*Directions*.
Return only the lines from the top of the material through the line marked by "import * as", unaltered.

*Supplied information*.
"""

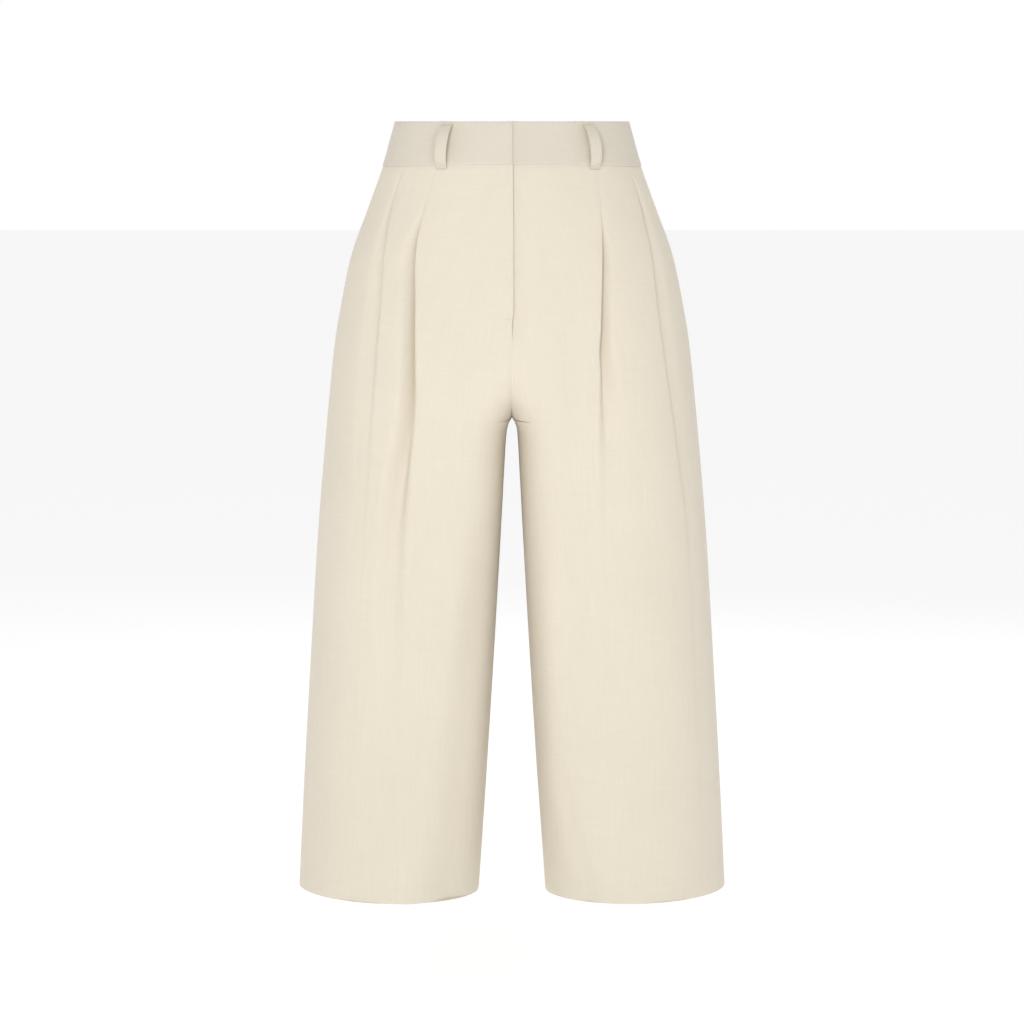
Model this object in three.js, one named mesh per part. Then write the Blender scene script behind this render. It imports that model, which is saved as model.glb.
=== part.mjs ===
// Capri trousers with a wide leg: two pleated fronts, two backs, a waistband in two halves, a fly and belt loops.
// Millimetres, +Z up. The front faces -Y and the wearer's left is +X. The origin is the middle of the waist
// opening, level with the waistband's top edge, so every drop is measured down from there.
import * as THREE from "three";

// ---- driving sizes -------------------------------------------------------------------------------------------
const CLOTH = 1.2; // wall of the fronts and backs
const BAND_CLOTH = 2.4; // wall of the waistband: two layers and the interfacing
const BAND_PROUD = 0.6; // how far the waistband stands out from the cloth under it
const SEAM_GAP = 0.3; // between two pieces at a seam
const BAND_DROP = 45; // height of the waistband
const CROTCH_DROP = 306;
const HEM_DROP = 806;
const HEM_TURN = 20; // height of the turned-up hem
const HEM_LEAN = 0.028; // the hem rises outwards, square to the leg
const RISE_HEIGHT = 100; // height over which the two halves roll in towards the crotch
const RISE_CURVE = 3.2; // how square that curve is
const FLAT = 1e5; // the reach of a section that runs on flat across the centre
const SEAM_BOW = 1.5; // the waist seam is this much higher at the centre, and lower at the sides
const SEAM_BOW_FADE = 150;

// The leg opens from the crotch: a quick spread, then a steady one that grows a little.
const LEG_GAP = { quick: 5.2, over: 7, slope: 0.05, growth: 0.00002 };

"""

*Response*.
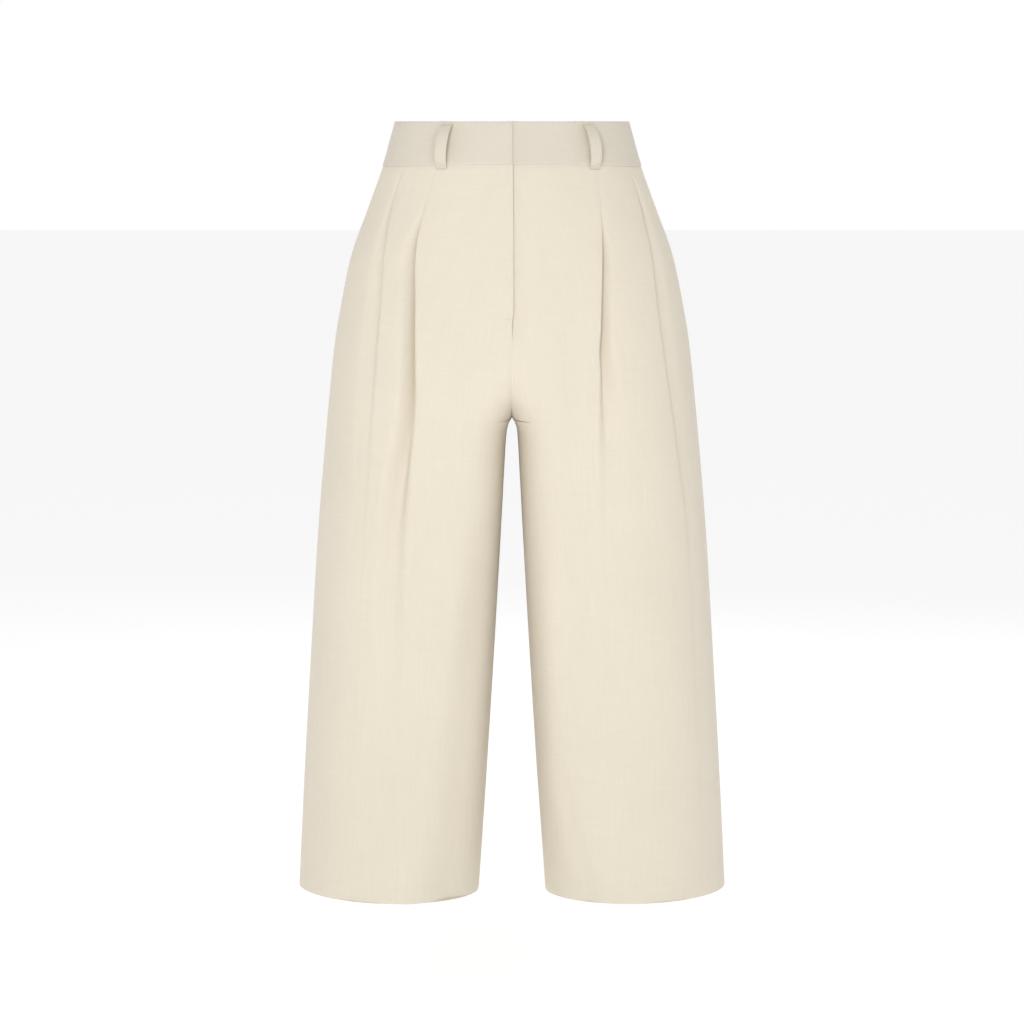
Model this object in three.js, one named mesh per part. Then write the Blender scene script behind this render. It imports that model, which is saved as model.glb.
=== part.mjs ===
// Capri trousers with a wide leg: two pleated fronts, two backs, a waistband in two halves, a fly and belt loops.
// Millimetres, +Z up. The front faces -Y and the wearer's left is +X. The origin is the middle of the waist
// opening, level with the waistband's top edge, so every drop is measured down from there.
import * as THREE from "three";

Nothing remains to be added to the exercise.